Helping Door County Age in Place

Last month, Do Good Door County (DGDC) led a series of forums during which residents of seven communities along the peninsula could offer feedback and share their concerns about aging.

At the forum in Baileys Harbor, the crowd of about 30 people initially chatted within their own clusters, but once the program began, many found that strangers across the room had the same hopes, fears and experiences when it came to aging.

The majority of participants at the Baileys Harbor forum wanted to stay in place as they aged, which reflected a countywide trend: 86% of Door County residents want to stay in their homes as they age, according to a recent survey by DGDC.

But doing so requires forethought, according to DGDC president Cynthia Germain, and some who want to age in place don’t have a plan, the survey revealed. Thirty-eight percent of Door County residents who live by themselves aren’t sure what they would do if they could no longer live alone as they age, and 5% haven’t thought about it at all. 

DGDC partnered with St. Norbert College to create the survey with the aim of understanding and assessing the county’s aging concerns. The survey did provide insight, but Germain knew she needed more than just numbers.

“We really want to look at not only the data as a whole, but also the data and actions that we can take with the data to address the needs of particular communities,” she said.

After the preliminary survey results came back in early November, DGDC led forums in Sturgeon Bay, Sister Bay, Forestville, Baileys Harbor, Washington Island, Sevastopol and Egg Harbor, where residents discussed their aging concerns. Sister Bay drew the largest crowd, Forestville the smallest.

Younger attendees included caretakers or children of aging residents, but the majority of attendees were elderly. Their lively conversation revealed that many had already identified ways in which Door County could better meet their needs.

How important and how urgent 11 Door County communities rated the eight domains of an age-friendly community. The upper-left corner marked the most important and urgent of the domains, and the lower-right corner marked the least important and urgent. Photo courtesy of Do Good Door County.

Eight Domains for Age-friendly Communities

To provide structure to their conversations, Germain drew inspiration from the age-friendly initiative that the World Health Organization has developed. Its goal is to create age-friendly communities, which DGDC’s website defines as “a place that adapts its services and physical structures in order to improve the quality of life of residents as they age.”

The initiative prescribes eight domains for an age-friendly community: outdoor spaces and buildings, transportation, housing, respect and social inclusion, social participation, civic participation and employment opportunities, communication and information, and community support and health services.

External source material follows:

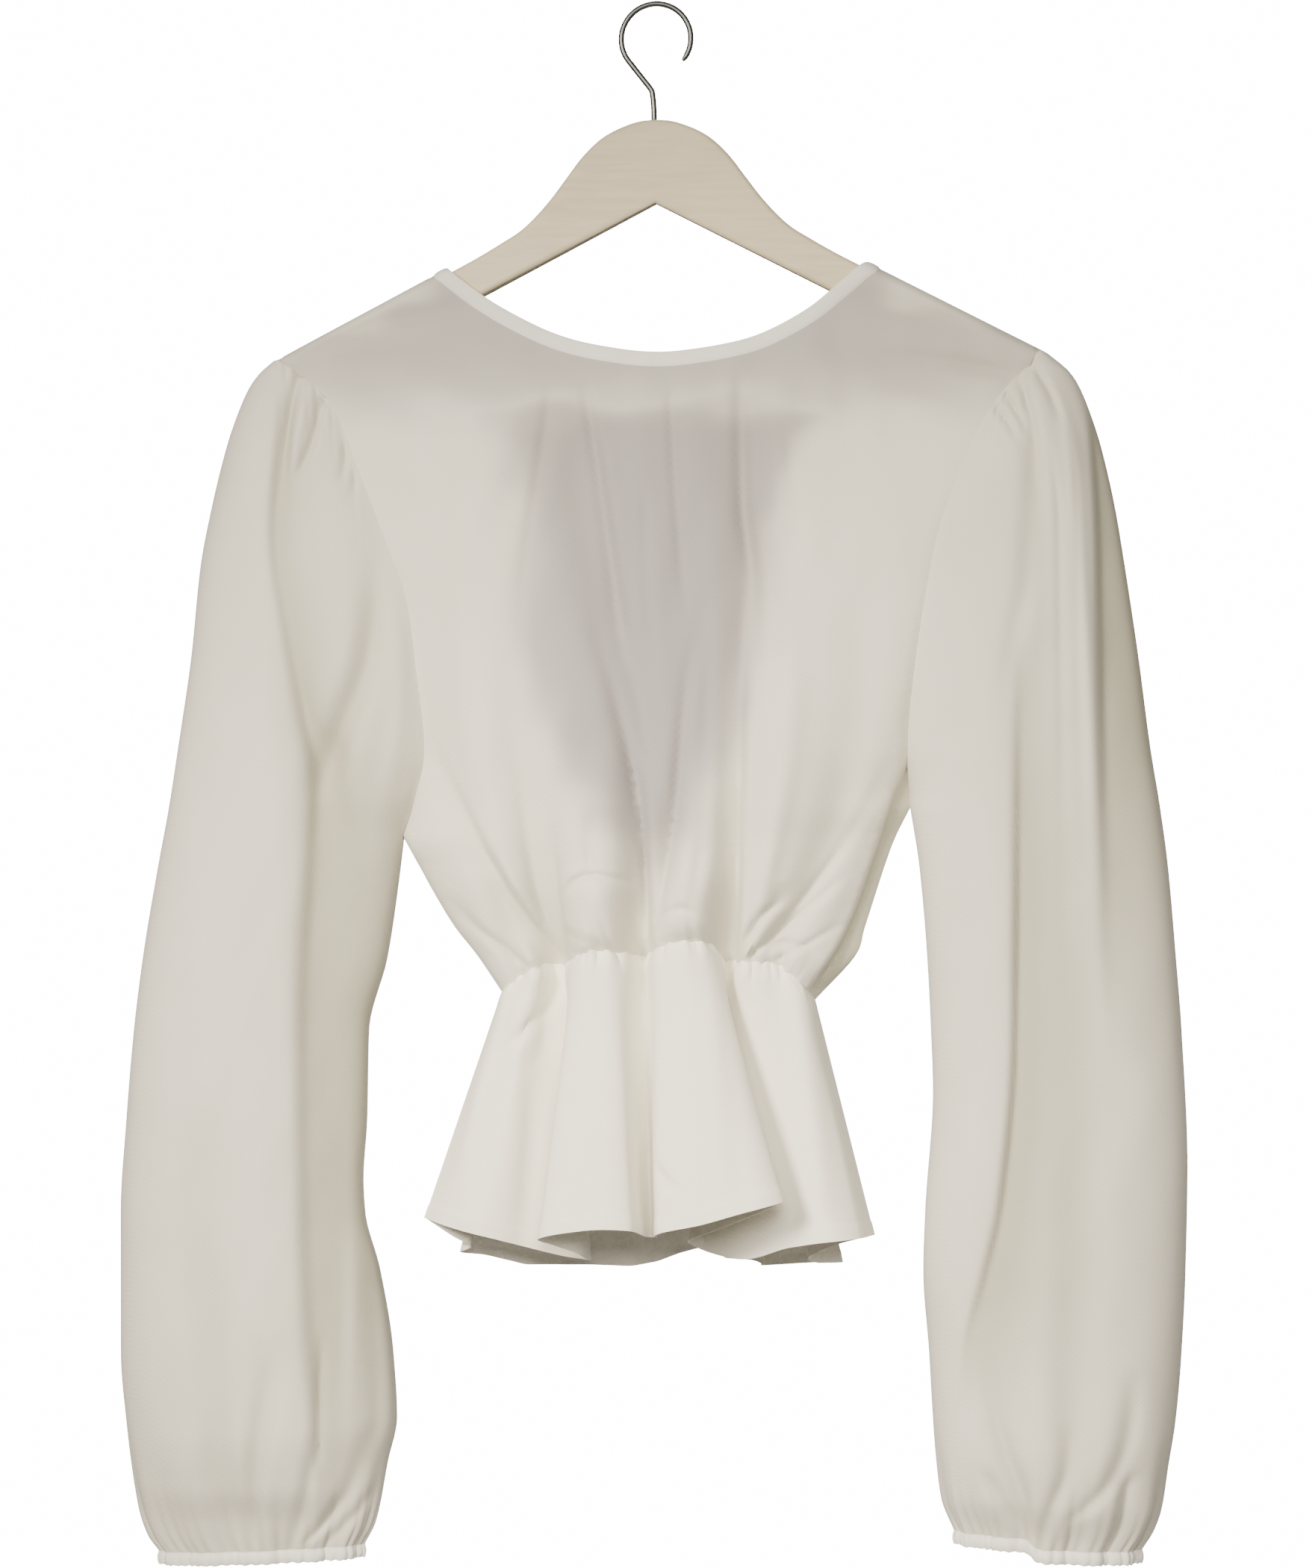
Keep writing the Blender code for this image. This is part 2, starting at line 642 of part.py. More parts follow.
def add_bodice(net):
    """Front, two back panels and the bands round the neck."""
    left_side = side_seam(LEFT_EDGE, LEFT_UNDERARM)
    right_side = side_seam(RIGHT_EDGE, RIGHT_UNDERARM)
    front_waist = waist_seam(FRONT_WAIST, front_depth)
    back_waist = waist_seam(BACK_WAIST, back_depth)
    net.underarms = {net.number(left_side[-1]): -1, net.number(right_side[-1]): 1}
    left_side[0] = front_waist[0]
    right_side[0] = front_waist[-1]
    back_waist[0] = front_waist[0]
    back_waist[-1] = front_waist[-1]

    free, seam = neck_edges(FRONT_NECK, NECK_BAND, NECK_STEPS, front_depth)
    net.add("neck_binding_front", free + seam, grid_faces(free + seam, len(free)), lambda _: Vector((0, -1, 0)))
    outline = (front_waist
               + right_side[1:] + armhole_seam(RIGHT_EDGE, RIGHT_UNDERARM, -1)[1:]
               + shoulder_seam(1)[1:] + seam[-2:0:-1] + shoulder_seam(-1)[::-1]
               + armhole_seam(LEFT_EDGE, LEFT_UNDERARM, -1)[-2::-1] + left_side[-2:0:-1])
    points, faces = fill_panel(outline, front_depth, roll_lines(-1) + roll_lines(1))
    net.add("bodice_front", points, faces, lambda _: Vector((0, -1, 0)))

    free, seam = neck_edges(BACK_NECK, BACK_BAND, BACK_NECK_STEPS, back_depth)
    net.add("neck_binding_back", free + seam, grid_faces(free + seam, len(free)), lambda _: Vector((0, 1, 0)))
    middle = WAIST_STEPS // 2
    for side, edge, underarm, seam_up, keyhole, name in (
            (-1, LEFT_EDGE, LEFT_UNDERARM, left_side, LEFT_KEYHOLE, "bodice_back_left"),
            (1, RIGHT_EDGE, RIGHT_UNDERARM, right_side, RIGHT_KEYHOLE, "bodice_back_right")):
        neck = seam if side < 0 else seam[::-1]
        waist = back_waist if side < 0 else back_waist[::-1]
        corner = next(k for k, point in enumerate(neck) if abs(point.x) < KEYHOLE_TOP * MM)
        foot = waist[middle - KEYHOLE_FOOT_STEPS]
        line = [Vector((neck[corner].x / MM, 0.0, -neck[corner].z / MM))]
        line += [Vector((across, 0.0, drop)) for across, drop in keyhole]
        line.append(Vector((foot.x / MM, 0.0, -foot.z / MM)))
        opening = [place(point.x, back_depth(point.x, point.z), point.z)
                   for point in even_points(smooth_line(line), KEYHOLE_STEPS)]
        outline = (waist[:middle - KEYHOLE_FOOT_STEPS + 1] + opening[-2:0:-1] + neck[corner:0:-1]
                   + shoulder_seam(side)[::-1] + armhole_seam(edge, underarm, 1)[-2::-1] + seam_up[-2:0:-1])
        points, faces = fill_panel(outline, back_depth, roll_lines(side))
        net.add(name, points, faces, lambda _: Vector((0, 1, 0)))
    return front_waist, back_waist


def add_peplum(net, name, waist, hem, outward):
    """A peplum piece that hangs from the waist seam to a waved hem."""
    ends = []
    for k in range(WAIST_STEPS + 1):
        across, depth, drop = read(hem, k * HEM_POINTS / WAIST_STEPS)
        ends.append(place(across, depth, drop))
    points = []
    for row in range(PEPLUM_STEPS + 1):
        t = row / PEPLUM_STEPS
        flare = t**PEPLUM_FLARE
        for top, bottom in zip(waist, ends):
            points.append(Vector((top.x + (bottom.x - top.x) * t,
                                  top.y + (bottom.y - top.y) * flare,
                                  top.z + (bottom.z - top.z) * t)))
    net.add(name, points, grid_faces(points, WAIST_STEPS + 1), outward)


def sleeve_ring(side, drop, inner, start, seams=None):
    """One row of sleeve points, round from the front of the body by the outside to the back."""
    outer = read(LEFT_OUTER if side < 0 else RIGHT_OUTER, drop)[0]
    half_depth = read(SLEEVE_HALF_DEPTH, drop)[0]
    half_width = abs(inner - outer) / (1 + math.cos(start))
    centre = outer - side * half_width
    row = []
    for column in range(SLEEVE_COLUMNS + 1):
        share = column / SLEEVE_COLUMNS
        angle = start + (2 * math.pi - 2 * start) * share
        across = centre - side * half_width * math.cos(angle)
        depth = -half_depth * math.sin(angle)
        if seams:
            front = share < 0.5
            seam_depth = seams[0].y / MM if front else seams[1].y / MM
            arc_depth = -half_depth * math.sin(start) * (1 if front else -1)
            near = max(0.0, 1 - 4 * min(share, 1 - share)) ** 2
            depth += (seam_depth - arc_depth) * near
        facing = math.sin(angle)
        if facing > 0:
            depth += fold_depth(SLEEVE_FOLDS[side], across, drop) * facing
        else:
            depth += fold_depth(SLEEVE_BACK_FOLDS[side], across, drop) * facing
        row.append([across, depth, drop, angle, share])
    return row


def add_sleeve(net, side, edge, underarm, sleeve_name, cuff_name):
    """A full sleeve from its gathered cap to the elastic cuff."""
    front_seam = armhole_seam(edge, underarm, -1)
    back_seam = armhole_seam(edge, underarm, 1)
    inner_rows = LEFT_INNER if side < 0 else RIGHT_INNER
    end = SLEEVE_END[side]
    rows = []
    for k in range(ARMHOLE_STEPS - 1, 0, -1):
        drop = -front_seam[k].z / MM
        start = math.radians(80) * (k / ARMHOLE_STEPS) ** 0.8
        ring = sleeve_ring(side, drop, front_seam[k].x / MM, start, (front_seam[k], back_seam[k]))
        near_cap = min(1.0, 2.0 * k / ARMHOLE_STEPS)
        row = []
        for across, depth, low, angle, share in ring:
            puff = CAP_GATHER * math.cos(math.pi * k) * near_cap
            puff *= math.sin(math.pi * min(1.0, 3.2 * min(share, 1 - share)))
            row.append(place(across - side * puff * math.cos(angle), depth - puff * math.sin(angle), low))
        row[0], row[-1] = front_seam[k], back_seam[k]
        rows.append(row)
    for k in range(SLEEVE_STEPS + 1):
        drop = underarm + (end - underarm) * (1 - (1 - k / SLEEVE_STEPS) ** 1.4)
        ring = sleeve_ring(side, drop, read(inner_rows, drop)[0], 0.0)
        rows.append(gathered_row(side, ring, drop, end, 0.0))
    rows[ARMHOLE_STEPS - 1][0] = rows[ARMHOLE_STEPS - 1][-1] = front_seam[0]
    points = [point for row in rows for point in row]
    columns = SLEEVE_COLUMNS + 1
    faces = grid_faces(points, columns)
    points.append(front_seam[-1])
    faces += [[len(points) - 1, c + 1, c] for c in range(SLEEVE_COLUMNS)]

    def outward(middle):
        drop = -middle.z / MM
        outer = read(LEFT_OUTER if side < 0 else RIGHT_OUTER, drop)[0]
        return middle - place((outer + read(inner_rows, drop)[0]) / 2, 0.0, drop)

    net.add(sleeve_name, points, faces, outward)
    ring = sleeve_ring(side, end, read(inner_rows, end)[0], 0.0)
    band = rows[-1] + gathered_row(side, ring, end, end, CUFF_HEIGHT)
    net.add(cuff_name, band, grid_faces(band, columns), outward)


def gathered_row(side, ring, drop, end, lower):
    """A closed row with its share of the cuff's gathers and tilt, set lower by the given amount."""
    gather = max(0.0, (drop - CUFF_GATHER_FROM) / (end - CUFF_GATHER_FROM)) * CUFF_GATHER
    tilt = max(0.0, (drop - CUFF_TILT_FROM) / (end - CUFF_TILT_FROM)) ** 2 * CUFF_TILT[side]
    row = []
    for across, depth, low, angle, share in ring:
        wave = gather * math.cos(2 * math.pi * CUFF_GATHERS * share)
        lift = tilt * (0.5 + 0.5 * math.cos(angle))
        row.append(place(across - side * wave * math.cos(angle), depth - wave * math.sin(angle),
                         low + lower - lift))
    row[-1] = row[0]
    return row


def material(name, colour, roughness, metallic=0.0):
    """A plain Principled material."""
    made = bpy.data.materials.new(name)
    made.use_nodes = True
    shader = made.node_tree.nodes["Principled BSDF"]
    shader.inputs["Base Color"].default_value = (*colour, 1.0)
    shader.inputs["Roughness"].default_value = roughness
    shader.inputs["Metallic"].default_value = metallic
    return made


def add_mesh(name, points, faces, finish, collection):
    """A named mesh object in the part's collection."""
    mesh = bpy.data.meshes.new(name)
    mesh.from_pydata([tuple(point) for point in points], [], faces)
    mesh.update()
    mesh.materials.append(finish)
    mesh.shade_smooth()
    mesh.set_sharp_from_angle(angle=math.radians(50))
    made = bpy.data.objects.new(name, mesh)
    collection.objects.link(made)
    return made


def hanger_outline():
    """Right half of the hanger's outline from the crown round the tip to the notch."""
    crown = [Vector((across, 0.0, -drop)) for across, drop in HANGER_CROWN]
    tip_top = shoulder_drop(HANGER_TIP - HANGER_TIP_RADIUS) + SHOULDER_SEAT
    top = [Vector((x, 0.0, -(shoulder_drop(x) + SHOULDER_SEAT))) for x in (NECK_HALF - 14, 125.0, 150.0)]
    top.append(Vector((HANGER_TIP - HANGER_TIP_RADIUS, 0.0, -tip_top)))
    low = HANGER_NOTCH_DROP + HANGER_NOTCH_SLOPE * (HANGER_TIP - HANGER_TIP_RADIUS)
    tip = [Vector((HANGER_TIP - 1.5, 0.0, -(tip_top + 6.0))), Vector((HANGER_TIP - 1.5, 0.0, -(low - 5.0)))]
    under = [Vector((HANGER_TIP - HANGER_TIP_RADIUS, 0.0, -low)), Vector((90.0, 0.0, 0.0))]
    under[1].z = -(HANGER_NOTCH_DROP + HANGER_NOTCH_SLOPE * under[1].x)
    return crown + top + tip + under


def add_hanger(collection):
    """The flat wooden hanger: its outline drawn out to its thickness, with eased edges."""
    half = hanger_outline()
    mirrored = [Vector((-point.x, 0.0, point.z)) for point in reversed(half[1:])]
    outline = half + [Vector((0.0, 0.0, -HANGER_NOTCH_DROP))] + mirrored
    build = bmesh.new()
    face = build.faces.new([build.verts.new(Vector((p.x, -HANGER_THICK / 2, p.z)) * MM) for p in outline])
    grown = bmesh.ops.extrude_face_region(build, geom=[face])
    back = [item for item in grown["geom"] if isinstance(item, bmesh.types.BMVert)]
    bmesh.ops.translate(build, verts=back, vec=(0.0, HANGER_THICK * MM, 0.0))
    bmesh.ops.recalc_face_normals(build, faces=build.faces)
    mesh = bpy.data.meshes.new("hanger_body")
    build.to_mesh(mesh)
    build.free()
    mesh.materials.append(material("painted_wood", (0.55, 0.50, 0.37), 0.45))
    hanger = bpy.data.objects.new("hanger_body", mesh)
    collection.objects.link(hanger)
    edges = hanger.modifiers.new("eased edges", "BEVEL")
    edges.width = HANGER_EDGE * MM
    edges.segments = 2
    edges.limit_method = "ANGLE"
    edges.angle_limit = math.radians(62)


def add_hook(collection):
    """The wire hook: a short shank, a bend, and most of a circle over the rail."""
    centre_drop = HOOK_RADIUS - HOOK_WIRE / 2
    lean = math.radians(218)
    path = [(-1.0, HANGER_TOP_DROP - 0.45), (-1.2, 52.0), (-1.8, HOOK_BEND_DROP + 2), (-2.8, HOOK_BEND_DROP - 1)]
    tangent = Vector((HOOK_RADIUS * math.cos(lean), centre_drop - HOOK_RADIUS * math.sin(lean)))
    path.append(((path[-1][0] + tangent.x) / 2, (path[-1][1] + tangent.y) / 2))
    turns = 22
    for k in range(turns + 1):
        angle = lean - math.radians(258) * k / turns
        path.append((HOOK_RADIUS * math.cos(angle), centre_drop - HOOK_RADIUS * math.sin(angle)))
    curve = bpy.data.curves.new("hanger_hook", "CURVE")
    curve.dimensions = "3D"
    curve.bevel_depth = HOOK_WIRE * MM / 2
    curve.bevel_resolution = 2
    curve.use_fill_caps = True
    spline = curve.splines.new("POLY")
    spline.points.add(len(path) - 1)
    for point, (across, drop) in zip(spline.points, path):
        point.co = (*place(across, 0.0, drop), 1.0)
    curve.materials.append(material("steel_wire", (0.16, 0.17, 0.17), 0.35, 1.0))
    collection.objects.link(bpy.data.objects.new("hanger_hook", curve))


def main():
    clear_scene()
    collection = bpy.data.collections.new("peplum_top")
    bpy.context.scene.collection.children.link(collection)
    net = ClothNet()
    front_waist, back_waist = add_bodice(net)
    add_peplum(net, "peplum_front", front_waist, FRONT_HEM, lambda _: Vector((0, -1, 0)))
    add_peplum(net, "peplum_back", back_waist, BACK_HEM, lambda _: Vector((0, 1, 0)))
    add_sleeve(net, -1, LEFT_EDGE, LEFT_UNDERARM, "sleeve_left", "cuff_left")
    add_sleeve(net, 1, RIGHT_EDGE, RIGHT_UNDERARM, "sleeve_right", "cuff_right")
    normals = net.point_normals()
    thickness = {"neck_binding_front": BINDING, "neck_binding_back": BINDING,
                 "cuff_left": CUFF_BAND, "cuff_right": CUFF_BAND}
    for name in net.pieces:
        points, faces = net.wall(name, thickness.get(name, CLOTH), normals)
        cloth = material(name + "_cloth", (0.62, 0.60, 0.54), 0.85)
        add_mesh(name, points, faces, cloth, collection)
    add_hanger(collection)
    add_hook(collection)


main()
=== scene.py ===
"""Looks of the white peplum top on its flat wooden hanger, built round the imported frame.

Tables are in millimetres: across is to the viewer's right, depth is away from the viewer, and drop
is how far a point hangs below the place where the hook takes the rail. Left and right are the
viewer's. A fold's depth pushes the cloth in, and a negative one lifts it out.
"""
import json
import math

import bmesh
import bpy
import numpy as np
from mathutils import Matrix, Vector
from mathutils.geometry import delaunay_2d_cdt

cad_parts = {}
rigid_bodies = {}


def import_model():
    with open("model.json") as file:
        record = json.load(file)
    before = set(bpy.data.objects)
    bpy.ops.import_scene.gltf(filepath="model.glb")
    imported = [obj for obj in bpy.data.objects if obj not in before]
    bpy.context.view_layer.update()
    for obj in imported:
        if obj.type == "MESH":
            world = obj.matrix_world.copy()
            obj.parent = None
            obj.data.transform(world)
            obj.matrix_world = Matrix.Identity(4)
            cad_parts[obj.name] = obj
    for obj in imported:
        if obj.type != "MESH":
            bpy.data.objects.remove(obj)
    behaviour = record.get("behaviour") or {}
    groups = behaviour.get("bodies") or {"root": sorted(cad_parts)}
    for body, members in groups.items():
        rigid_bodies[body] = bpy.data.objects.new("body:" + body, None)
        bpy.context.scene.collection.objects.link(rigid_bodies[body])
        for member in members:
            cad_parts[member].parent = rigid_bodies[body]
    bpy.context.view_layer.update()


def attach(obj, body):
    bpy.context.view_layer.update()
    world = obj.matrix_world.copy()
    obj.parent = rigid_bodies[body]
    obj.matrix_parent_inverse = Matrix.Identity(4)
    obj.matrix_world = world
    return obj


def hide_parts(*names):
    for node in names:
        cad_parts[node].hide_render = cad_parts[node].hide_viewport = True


for item in list(bpy.data.objects):
    bpy.data.objects.remove(item, do_unlink=True)
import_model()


# Camera and studio
# The camera stands a little to the right of the garment's middle, level with its chest. Two soft
# lights stand in front, the stronger one to the left, with a weak one overhead and one behind.
# The camera sees white paper all round, and a plain pale floor lies far below.
MM = 0.001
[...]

Participants in the forums were asked to rank each domain in terms of its importance and its urgency, visualizing their priorities on a graph. Although each location had its own individual concerns and priorities, the number-one concern across the board was communication, according to Germain. 

“What we heard over and over again was that people didn’t have a central place to get information that they needed,” Germain said.

In addition, residents said they wanted to be able to gather information through different avenues – websites, printed materials, a hotline –  depending on their technological comfort. 

Following communication as the biggest concern, another issue that came up was the importance of affordable housing to attract and retain hospital and assisted-living workers. 

Participants in smaller communities such as Sister Bay also pointed out accessibility issues in downtown areas that offer only street parking. Others brought up gaps in health service, including long waits for dental care and limited mental-health resources. In Northern Door, a lack of emergency health services was noted. 

Most communities regarded the social participation and the civic participation and employment opportunities domains as the least important, pointing out that Door County has ample volunteer and employment opportunities.

Participants also brought up resource needs that fell outside of the eight domains, such as pet care and spiritual opportunities.

Moving Forward

After the forums, Germain feels that DGDC has a better handle on what Door County’s aging population needs, but its next step is much larger. She said the organization must consider implementing important programs “without re-creating the wheel,” instead using preexisting programs in other areas as guides.

It’s still too early to say what those programs will look like in Door County, but according to Germain, “we now have a really good compass for the kind of projects we’ll look at and what kind of funding we’ll need.”